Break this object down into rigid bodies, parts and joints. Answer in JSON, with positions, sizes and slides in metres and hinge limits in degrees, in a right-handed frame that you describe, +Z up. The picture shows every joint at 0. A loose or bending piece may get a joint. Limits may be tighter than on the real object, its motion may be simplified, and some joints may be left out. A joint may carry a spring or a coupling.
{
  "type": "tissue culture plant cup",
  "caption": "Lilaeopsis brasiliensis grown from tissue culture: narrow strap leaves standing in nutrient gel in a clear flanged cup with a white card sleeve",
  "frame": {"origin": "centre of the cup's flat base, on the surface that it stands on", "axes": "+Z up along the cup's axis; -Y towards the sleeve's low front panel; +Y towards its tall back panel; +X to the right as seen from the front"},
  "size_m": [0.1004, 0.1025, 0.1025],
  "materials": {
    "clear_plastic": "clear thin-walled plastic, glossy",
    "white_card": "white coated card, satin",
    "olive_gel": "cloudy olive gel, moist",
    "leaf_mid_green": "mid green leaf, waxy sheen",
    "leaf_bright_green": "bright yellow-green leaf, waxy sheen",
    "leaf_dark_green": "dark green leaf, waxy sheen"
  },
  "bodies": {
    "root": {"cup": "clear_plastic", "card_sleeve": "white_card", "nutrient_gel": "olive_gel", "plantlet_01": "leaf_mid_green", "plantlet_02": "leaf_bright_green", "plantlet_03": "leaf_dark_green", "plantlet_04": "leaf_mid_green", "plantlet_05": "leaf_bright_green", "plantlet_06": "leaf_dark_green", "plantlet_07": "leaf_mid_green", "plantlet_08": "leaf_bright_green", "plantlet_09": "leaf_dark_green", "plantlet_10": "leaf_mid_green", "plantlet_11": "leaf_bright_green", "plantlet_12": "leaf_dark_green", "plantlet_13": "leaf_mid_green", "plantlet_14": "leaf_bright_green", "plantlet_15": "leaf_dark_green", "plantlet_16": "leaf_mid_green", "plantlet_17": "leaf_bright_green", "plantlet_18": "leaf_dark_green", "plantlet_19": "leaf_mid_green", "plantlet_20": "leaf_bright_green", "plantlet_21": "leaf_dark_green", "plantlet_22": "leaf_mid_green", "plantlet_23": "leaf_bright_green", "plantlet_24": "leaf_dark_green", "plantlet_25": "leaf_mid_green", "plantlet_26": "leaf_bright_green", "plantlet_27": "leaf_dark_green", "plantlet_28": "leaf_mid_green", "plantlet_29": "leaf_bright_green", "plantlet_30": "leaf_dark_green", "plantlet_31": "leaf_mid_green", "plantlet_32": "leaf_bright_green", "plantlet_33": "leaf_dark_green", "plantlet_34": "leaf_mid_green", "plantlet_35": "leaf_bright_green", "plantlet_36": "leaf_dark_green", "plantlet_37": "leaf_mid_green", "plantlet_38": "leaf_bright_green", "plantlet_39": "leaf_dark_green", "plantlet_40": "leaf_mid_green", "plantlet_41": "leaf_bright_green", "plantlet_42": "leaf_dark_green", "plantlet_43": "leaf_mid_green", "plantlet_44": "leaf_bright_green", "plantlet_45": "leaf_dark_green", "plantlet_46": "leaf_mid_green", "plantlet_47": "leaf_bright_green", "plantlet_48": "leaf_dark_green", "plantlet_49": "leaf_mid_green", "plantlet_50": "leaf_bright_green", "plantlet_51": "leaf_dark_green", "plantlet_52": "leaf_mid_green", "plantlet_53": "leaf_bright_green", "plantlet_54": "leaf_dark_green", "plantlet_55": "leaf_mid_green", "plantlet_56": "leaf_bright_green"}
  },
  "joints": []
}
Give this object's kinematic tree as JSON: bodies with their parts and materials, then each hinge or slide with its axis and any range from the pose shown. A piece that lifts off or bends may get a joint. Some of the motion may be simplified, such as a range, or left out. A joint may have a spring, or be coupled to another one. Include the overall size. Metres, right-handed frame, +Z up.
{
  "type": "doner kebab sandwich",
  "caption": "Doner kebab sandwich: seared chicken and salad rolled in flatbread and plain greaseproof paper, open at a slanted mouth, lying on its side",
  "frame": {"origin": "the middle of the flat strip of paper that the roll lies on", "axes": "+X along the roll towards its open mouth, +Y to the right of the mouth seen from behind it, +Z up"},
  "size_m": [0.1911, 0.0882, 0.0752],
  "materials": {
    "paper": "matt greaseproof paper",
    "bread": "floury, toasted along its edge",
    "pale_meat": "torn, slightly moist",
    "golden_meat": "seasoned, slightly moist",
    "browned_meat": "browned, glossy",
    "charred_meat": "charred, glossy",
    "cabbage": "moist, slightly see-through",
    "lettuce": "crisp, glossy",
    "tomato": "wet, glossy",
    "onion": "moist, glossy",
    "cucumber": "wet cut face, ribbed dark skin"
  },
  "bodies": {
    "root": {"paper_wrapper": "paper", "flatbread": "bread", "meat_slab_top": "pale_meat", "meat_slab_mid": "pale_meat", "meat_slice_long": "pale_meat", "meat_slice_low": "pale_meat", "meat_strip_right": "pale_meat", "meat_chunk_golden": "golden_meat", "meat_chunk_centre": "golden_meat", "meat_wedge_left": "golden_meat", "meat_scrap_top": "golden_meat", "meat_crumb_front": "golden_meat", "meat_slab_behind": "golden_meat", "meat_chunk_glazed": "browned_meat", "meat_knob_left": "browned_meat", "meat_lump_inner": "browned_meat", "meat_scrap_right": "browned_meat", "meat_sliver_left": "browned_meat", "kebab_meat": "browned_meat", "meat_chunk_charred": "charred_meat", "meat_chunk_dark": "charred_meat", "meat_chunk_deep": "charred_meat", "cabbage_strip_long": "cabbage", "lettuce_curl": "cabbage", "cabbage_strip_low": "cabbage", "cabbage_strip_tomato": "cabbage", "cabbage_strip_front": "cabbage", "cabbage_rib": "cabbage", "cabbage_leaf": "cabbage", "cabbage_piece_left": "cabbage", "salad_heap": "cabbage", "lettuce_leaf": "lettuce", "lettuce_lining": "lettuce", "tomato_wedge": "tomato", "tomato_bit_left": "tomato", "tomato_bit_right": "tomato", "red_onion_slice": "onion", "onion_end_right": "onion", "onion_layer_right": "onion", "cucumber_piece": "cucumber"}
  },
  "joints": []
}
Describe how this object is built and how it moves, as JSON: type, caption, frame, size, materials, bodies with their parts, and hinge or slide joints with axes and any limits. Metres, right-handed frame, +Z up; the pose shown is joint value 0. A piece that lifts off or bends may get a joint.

* AIM OF THE EXERCISE
Reproduce the data shown above exactly.

* EXERCISE RESPONSE
Break this object down into rigid bodies, parts and joints. Answer in JSON, with positions, sizes and slides in metres and hinge limits in degrees, in a right-handed frame that you describe, +Z up. The picture shows every joint at 0. A loose or bending piece may get a joint. Limits may be tighter than on the real object, its motion may be simplified, and some joints may be left out. A joint may carry a spring or a coupling.
{
  "type": "tissue culture plant cup",
  "caption": "Lilaeopsis brasiliensis grown from tissue culture: narrow strap leaves standing in nutrient gel in a clear flanged cup with a white card sleeve",
  "frame": {"origin": "centre of the cup's flat base, on the surface that it stands on", "axes": "+Z up along the cup's axis; -Y towards the sleeve's low front panel; +Y towards its tall back panel; +X to the right as seen from the front"},
  "size_m": [0.1004, 0.1025, 0.1025],
  "materials": {
    "clear_plastic": "clear thin-walled plastic, glossy",
    "white_card": "white coated card, satin",
    "olive_gel": "cloudy olive gel, moist",
    "leaf_mid_green": "mid green leaf, waxy sheen",
    "leaf_bright_green": "bright yellow-green leaf, waxy sheen",
    "leaf_dark_green": "dark green leaf, waxy sheen"
  },
  "bodies": {
    "root": {"cup": "clear_plastic", "card_sleeve": "white_card", "nutrient_gel": "olive_gel", "plantlet_01": "leaf_mid_green", "plantlet_02": "leaf_bright_green", "plantlet_03": "leaf_dark_green", "plantlet_04": "leaf_mid_green", "plantlet_05": "leaf_bright_green", "plantlet_06": "leaf_dark_green", "plantlet_07": "leaf_mid_green", "plantlet_08": "leaf_bright_green", "plantlet_09": "leaf_dark_green", "plantlet_10": "leaf_mid_green", "plantlet_11": "leaf_bright_green", "plantlet_12": "leaf_dark_green", "plantlet_13": "leaf_mid_green", "plantlet_14": "leaf_bright_green", "plantlet_15": "leaf_dark_green", "plantlet_16": "leaf_mid_green", "plantlet_17": "leaf_bright_green", "plantlet_18": "leaf_dark_green", "plantlet_19": "leaf_mid_green", "plantlet_20": "leaf_bright_green", "plantlet_21": "leaf_dark_green", "plantlet_22": "leaf_mid_green", "plantlet_23": "leaf_bright_green", "plantlet_24": "leaf_dark_green", "plantlet_25": "leaf_mid_green", "plantlet_26": "leaf_bright_green", "plantlet_27": "leaf_dark_green", "plantlet_28": "leaf_mid_green", "plantlet_29": "leaf_bright_green", "plantlet_30": "leaf_dark_green", "plantlet_31": "leaf_mid_green", "plantlet_32": "leaf_bright_green", "plantlet_33": "leaf_dark_green", "plantlet_34": "leaf_mid_green", "plantlet_35": "leaf_bright_green", "plantlet_36": "leaf_dark_green", "plantlet_37": "leaf_mid_green", "plantlet_38": "leaf_bright_green", "plantlet_39": "leaf_dark_green", "plantlet_40": "leaf_mid_green", "plantlet_41": "leaf_bright_green", "plantlet_42": "leaf_dark_green", "plantlet_43": "leaf_mid_green", "plantlet_44": "leaf_bright_green", "plantlet_45": "leaf_dark_green", "plantlet_46": "leaf_mid_green", "plantlet_47": "leaf_bright_green", "plantlet_48": "leaf_dark_green", "plantlet_49": "leaf_mid_green", "plantlet_50": "leaf_bright_green", "plantlet_51": "leaf_dark_green", "plantlet_52": "leaf_mid_green", "plantlet_53": "leaf_bright_green", "plantlet_54": "leaf_dark_green", "plantlet_55": "leaf_mid_green", "plantlet_56": "leaf_bright_green"}
  },
  "joints": []
}
Give this object's kinematic tree as JSON: bodies with their parts and materials, then each hinge or slide with its axis and any range from the pose shown. A piece that lifts off or bends may get a joint. Some of the motion may be simplified, such as a range, or left out. A joint may have a spring, or be coupled to another one. Include the overall size. Metres, right-handed frame, +Z up.
{
  "type": "doner kebab sandwich",
  "caption": "Doner kebab sandwich: seared chicken and salad rolled in flatbread and plain greaseproof paper, open at a slanted mouth, lying on its side",
  "frame": {"origin": "the middle of the flat strip of paper that the roll lies on", "axes": "+X along the roll towards its open mouth, +Y to the right of the mouth seen from behind it, +Z up"},
  "size_m": [0.1911, 0.0882, 0.0752],
  "materials": {
    "paper": "matt greaseproof paper",
    "bread": "floury, toasted along its edge",
    "pale_meat": "torn, slightly moist",
    "golden_meat": "seasoned, slightly moist",
    "browned_meat": "browned, glossy",
    "charred_meat": "charred, glossy",
    "cabbage": "moist, slightly see-through",
    "lettuce": "crisp, glossy",
    "tomato": "wet, glossy",
    "onion": "moist, glossy",
    "cucumber": "wet cut face, ribbed dark skin"
  },
  "bodies": {
    "root": {"paper_wrapper": "paper", "flatbread": "bread", "meat_slab_top": "pale_meat", "meat_slab_mid": "pale_meat", "meat_slice_long": "pale_meat", "meat_slice_low": "pale_meat", "meat_strip_right": "pale_meat", "meat_chunk_golden": "golden_meat", "meat_chunk_centre": "golden_meat", "meat_wedge_left": "golden_meat", "meat_scrap_top": "golden_meat", "meat_crumb_front": "golden_meat", "meat_slab_behind": "golden_meat", "meat_chunk_glazed": "browned_meat", "meat_knob_left": "browned_meat", "meat_lump_inner": "browned_meat", "meat_scrap_right": "browned_meat", "meat_sliver_left": "browned_meat", "kebab_meat": "browned_meat", "meat_chunk_charred": "charred_meat", "meat_chunk_dark": "charred_meat", "meat_chunk_deep": "charred_meat", "cabbage_strip_long": "cabbage", "lettuce_curl": "cabbage", "cabbage_strip_low": "cabbage", "cabbage_strip_tomato": "cabbage", "cabbage_strip_front": "cabbage", "cabbage_rib": "cabbage", "cabbage_leaf": "cabbage", "cabbage_piece_left": "cabbage", "salad_heap": "cabbage", "lettuce_leaf": "lettuce", "lettuce_lining": "lettuce", "tomato_wedge": "tomato", "tomato_bit_left": "tomato", "tomato_bit_right": "tomato", "red_onion_slice": "onion", "onion_end_right": "onion", "onion_layer_right": "onion", "cucumber_piece": "cucumber"}
  },
  "joints": []
}
Describe how this object is built and how it moves, as JSON: type, caption, frame, size, materials, bodies with their parts, and hinge or slide joints with axes and any limits. Metres, right-handed frame, +Z up; the pose shown is joint value 0. A piece that lifts off or bends may get a joint.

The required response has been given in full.